START

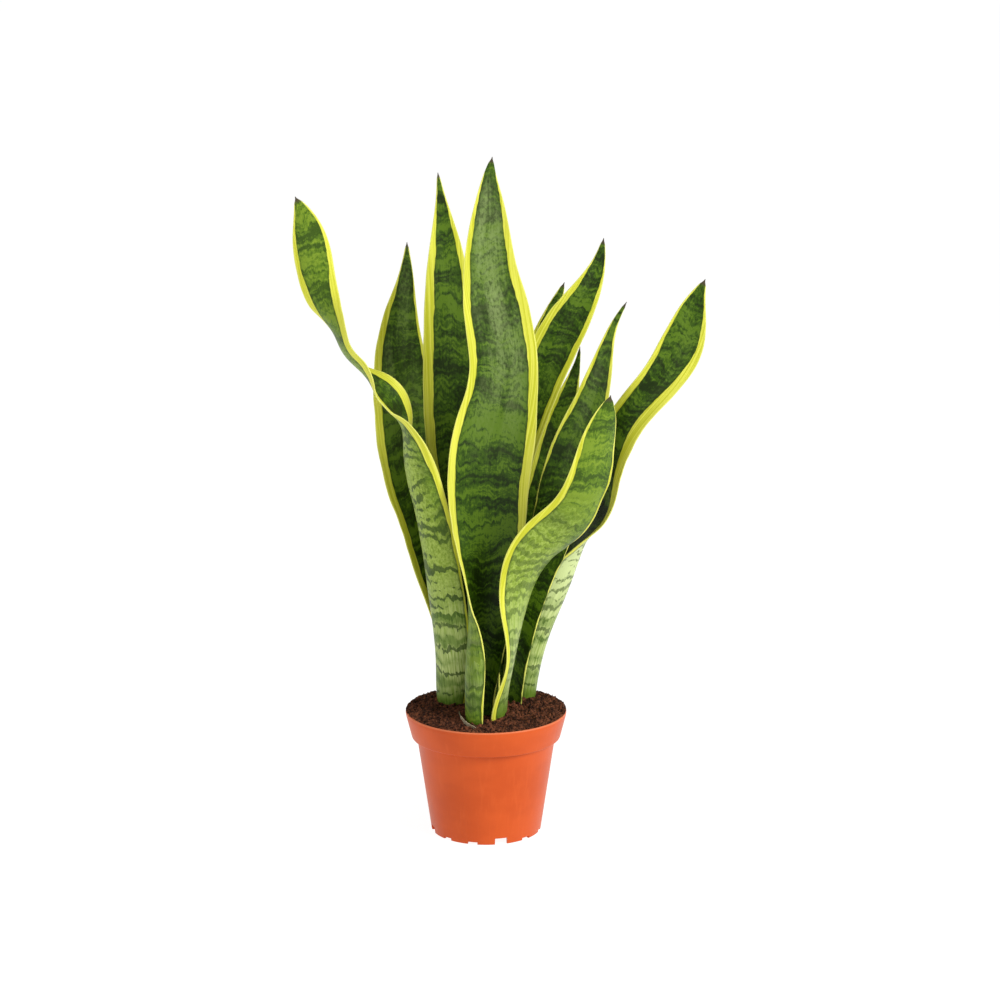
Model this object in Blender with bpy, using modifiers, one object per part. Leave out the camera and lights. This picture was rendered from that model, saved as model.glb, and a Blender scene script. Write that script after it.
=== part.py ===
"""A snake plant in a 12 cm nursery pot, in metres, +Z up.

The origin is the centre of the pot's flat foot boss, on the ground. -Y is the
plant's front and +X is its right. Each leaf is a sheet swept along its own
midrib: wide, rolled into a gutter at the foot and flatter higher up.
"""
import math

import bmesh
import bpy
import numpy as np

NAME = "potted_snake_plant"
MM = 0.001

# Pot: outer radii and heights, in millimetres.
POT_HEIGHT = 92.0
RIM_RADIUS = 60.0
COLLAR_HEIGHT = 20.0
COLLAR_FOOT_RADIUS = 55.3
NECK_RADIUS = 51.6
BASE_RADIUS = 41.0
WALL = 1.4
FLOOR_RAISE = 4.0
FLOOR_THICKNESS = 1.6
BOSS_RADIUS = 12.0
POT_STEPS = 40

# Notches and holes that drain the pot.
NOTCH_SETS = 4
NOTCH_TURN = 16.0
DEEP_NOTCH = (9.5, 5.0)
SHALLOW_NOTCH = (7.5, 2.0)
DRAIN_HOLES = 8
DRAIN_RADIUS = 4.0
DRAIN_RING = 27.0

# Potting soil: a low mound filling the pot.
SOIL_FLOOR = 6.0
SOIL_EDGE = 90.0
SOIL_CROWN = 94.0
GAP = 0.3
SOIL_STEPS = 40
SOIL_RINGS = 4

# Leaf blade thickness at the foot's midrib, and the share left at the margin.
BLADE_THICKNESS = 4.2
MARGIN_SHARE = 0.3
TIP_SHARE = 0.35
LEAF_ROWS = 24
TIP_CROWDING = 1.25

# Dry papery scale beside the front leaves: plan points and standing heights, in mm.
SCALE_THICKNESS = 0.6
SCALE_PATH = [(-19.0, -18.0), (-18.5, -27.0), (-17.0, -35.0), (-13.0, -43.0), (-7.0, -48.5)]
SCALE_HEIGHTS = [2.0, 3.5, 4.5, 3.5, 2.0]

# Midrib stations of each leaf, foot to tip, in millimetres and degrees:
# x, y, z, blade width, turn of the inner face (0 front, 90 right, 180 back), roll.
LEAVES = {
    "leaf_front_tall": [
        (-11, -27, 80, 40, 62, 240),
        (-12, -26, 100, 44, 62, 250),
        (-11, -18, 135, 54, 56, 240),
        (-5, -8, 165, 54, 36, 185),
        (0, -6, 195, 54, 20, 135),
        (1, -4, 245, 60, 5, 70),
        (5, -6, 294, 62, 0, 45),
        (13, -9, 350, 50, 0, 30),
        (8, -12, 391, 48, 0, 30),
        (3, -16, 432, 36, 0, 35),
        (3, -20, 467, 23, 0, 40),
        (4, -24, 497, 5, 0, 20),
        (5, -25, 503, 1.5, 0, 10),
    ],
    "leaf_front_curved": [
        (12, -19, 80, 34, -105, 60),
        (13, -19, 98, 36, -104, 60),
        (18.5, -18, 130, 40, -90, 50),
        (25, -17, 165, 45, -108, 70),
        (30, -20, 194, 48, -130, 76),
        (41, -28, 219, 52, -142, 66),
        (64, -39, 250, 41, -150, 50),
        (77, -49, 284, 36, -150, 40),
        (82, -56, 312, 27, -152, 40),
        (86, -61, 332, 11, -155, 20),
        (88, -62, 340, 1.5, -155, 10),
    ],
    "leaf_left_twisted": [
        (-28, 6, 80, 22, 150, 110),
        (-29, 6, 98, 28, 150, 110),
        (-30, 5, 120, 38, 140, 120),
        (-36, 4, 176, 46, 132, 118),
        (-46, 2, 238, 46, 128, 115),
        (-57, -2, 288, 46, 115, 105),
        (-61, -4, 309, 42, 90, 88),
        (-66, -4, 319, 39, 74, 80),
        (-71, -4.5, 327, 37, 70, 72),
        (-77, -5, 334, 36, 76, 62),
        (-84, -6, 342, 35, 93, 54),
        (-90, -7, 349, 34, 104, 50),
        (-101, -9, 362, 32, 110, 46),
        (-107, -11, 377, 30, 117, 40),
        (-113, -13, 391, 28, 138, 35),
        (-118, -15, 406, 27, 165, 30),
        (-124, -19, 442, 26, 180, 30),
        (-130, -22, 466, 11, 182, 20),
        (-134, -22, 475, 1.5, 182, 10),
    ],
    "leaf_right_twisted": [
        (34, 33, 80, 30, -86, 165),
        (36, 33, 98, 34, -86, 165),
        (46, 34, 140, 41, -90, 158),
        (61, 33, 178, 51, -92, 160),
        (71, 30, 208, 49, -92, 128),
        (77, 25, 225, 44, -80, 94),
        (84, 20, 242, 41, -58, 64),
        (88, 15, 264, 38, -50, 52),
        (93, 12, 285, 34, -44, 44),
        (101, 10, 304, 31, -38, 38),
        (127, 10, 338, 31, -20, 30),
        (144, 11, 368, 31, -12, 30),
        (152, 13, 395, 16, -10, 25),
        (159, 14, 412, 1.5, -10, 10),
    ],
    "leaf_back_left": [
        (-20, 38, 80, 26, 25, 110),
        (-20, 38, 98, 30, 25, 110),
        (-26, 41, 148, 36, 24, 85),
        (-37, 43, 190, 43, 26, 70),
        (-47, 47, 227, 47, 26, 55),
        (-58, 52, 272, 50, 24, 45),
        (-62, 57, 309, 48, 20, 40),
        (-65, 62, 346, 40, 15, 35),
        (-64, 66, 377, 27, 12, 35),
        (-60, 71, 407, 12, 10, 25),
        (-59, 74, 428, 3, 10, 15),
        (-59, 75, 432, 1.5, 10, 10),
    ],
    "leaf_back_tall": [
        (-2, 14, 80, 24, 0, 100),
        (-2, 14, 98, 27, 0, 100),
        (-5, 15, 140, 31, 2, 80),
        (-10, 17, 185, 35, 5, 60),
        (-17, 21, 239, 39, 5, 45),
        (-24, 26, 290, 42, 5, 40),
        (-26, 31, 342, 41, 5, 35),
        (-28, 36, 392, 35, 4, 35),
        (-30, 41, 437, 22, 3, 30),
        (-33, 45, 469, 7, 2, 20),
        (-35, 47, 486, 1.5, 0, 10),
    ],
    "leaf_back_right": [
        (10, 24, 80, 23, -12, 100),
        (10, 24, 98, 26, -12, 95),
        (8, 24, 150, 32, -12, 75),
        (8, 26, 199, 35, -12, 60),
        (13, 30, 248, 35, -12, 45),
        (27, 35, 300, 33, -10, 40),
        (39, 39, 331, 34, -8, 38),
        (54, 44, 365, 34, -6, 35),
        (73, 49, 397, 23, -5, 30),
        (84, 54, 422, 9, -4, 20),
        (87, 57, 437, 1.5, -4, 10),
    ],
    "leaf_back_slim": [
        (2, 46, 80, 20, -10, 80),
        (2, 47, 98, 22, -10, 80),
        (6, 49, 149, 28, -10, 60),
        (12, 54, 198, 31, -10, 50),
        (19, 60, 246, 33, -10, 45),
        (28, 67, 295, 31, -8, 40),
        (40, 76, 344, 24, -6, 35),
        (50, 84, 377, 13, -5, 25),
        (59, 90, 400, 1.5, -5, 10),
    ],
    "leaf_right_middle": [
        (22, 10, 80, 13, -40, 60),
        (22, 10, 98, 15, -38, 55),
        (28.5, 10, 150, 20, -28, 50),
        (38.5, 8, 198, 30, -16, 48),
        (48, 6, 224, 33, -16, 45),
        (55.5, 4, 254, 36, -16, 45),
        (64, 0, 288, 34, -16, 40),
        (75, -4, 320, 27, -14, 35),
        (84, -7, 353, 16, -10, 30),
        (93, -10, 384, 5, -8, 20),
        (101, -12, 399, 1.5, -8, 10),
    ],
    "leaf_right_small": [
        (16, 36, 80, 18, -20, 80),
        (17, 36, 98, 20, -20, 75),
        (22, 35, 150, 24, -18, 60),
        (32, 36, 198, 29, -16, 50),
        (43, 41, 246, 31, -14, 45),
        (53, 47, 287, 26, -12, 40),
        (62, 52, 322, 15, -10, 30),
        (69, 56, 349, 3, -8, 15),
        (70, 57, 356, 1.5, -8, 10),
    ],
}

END

*STATED PROBLEM*:
Return exactly the lines that run from the top of the listing above to the line containing "TIP_CROWDING = 1.25", please, keeping both end lines and leaving out everything else.

*RESULT FOR THIS EXERCISE*:
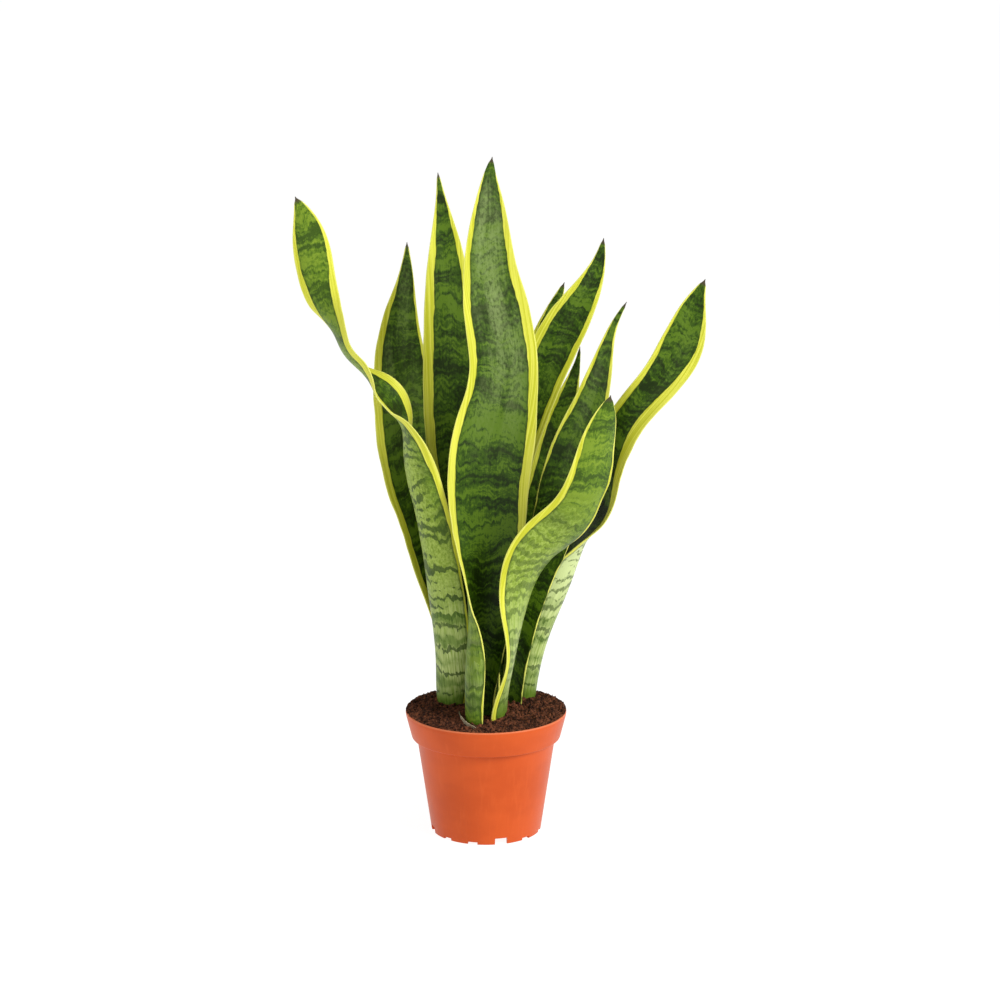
Model this object in Blender with bpy, using modifiers, one object per part. Leave out the camera and lights. This picture was rendered from that model, saved as model.glb, and a Blender scene script. Write that script after it.
=== part.py ===
"""A snake plant in a 12 cm nursery pot, in metres, +Z up.

The origin is the centre of the pot's flat foot boss, on the ground. -Y is the
plant's front and +X is its right. Each leaf is a sheet swept along its own
midrib: wide, rolled into a gutter at the foot and flatter higher up.
"""
import math

import bmesh
import bpy
import numpy as np

NAME = "potted_snake_plant"
MM = 0.001

# Pot: outer radii and heights, in millimetres.
POT_HEIGHT = 92.0
RIM_RADIUS = 60.0
COLLAR_HEIGHT = 20.0
COLLAR_FOOT_RADIUS = 55.3
NECK_RADIUS = 51.6
BASE_RADIUS = 41.0
WALL = 1.4
FLOOR_RAISE = 4.0
FLOOR_THICKNESS = 1.6
BOSS_RADIUS = 12.0
POT_STEPS = 40

# Notches and holes that drain the pot.
NOTCH_SETS = 4
NOTCH_TURN = 16.0
DEEP_NOTCH = (9.5, 5.0)
SHALLOW_NOTCH = (7.5, 2.0)
DRAIN_HOLES = 8
DRAIN_RADIUS = 4.0
DRAIN_RING = 27.0

# Potting soil: a low mound filling the pot.
SOIL_FLOOR = 6.0
SOIL_EDGE = 90.0
SOIL_CROWN = 94.0
GAP = 0.3
SOIL_STEPS = 40
SOIL_RINGS = 4

# Leaf blade thickness at the foot's midrib, and the share left at the margin.
BLADE_THICKNESS = 4.2
MARGIN_SHARE = 0.3
TIP_SHARE = 0.35
LEAF_ROWS = 24
TIP_CROWDING = 1.25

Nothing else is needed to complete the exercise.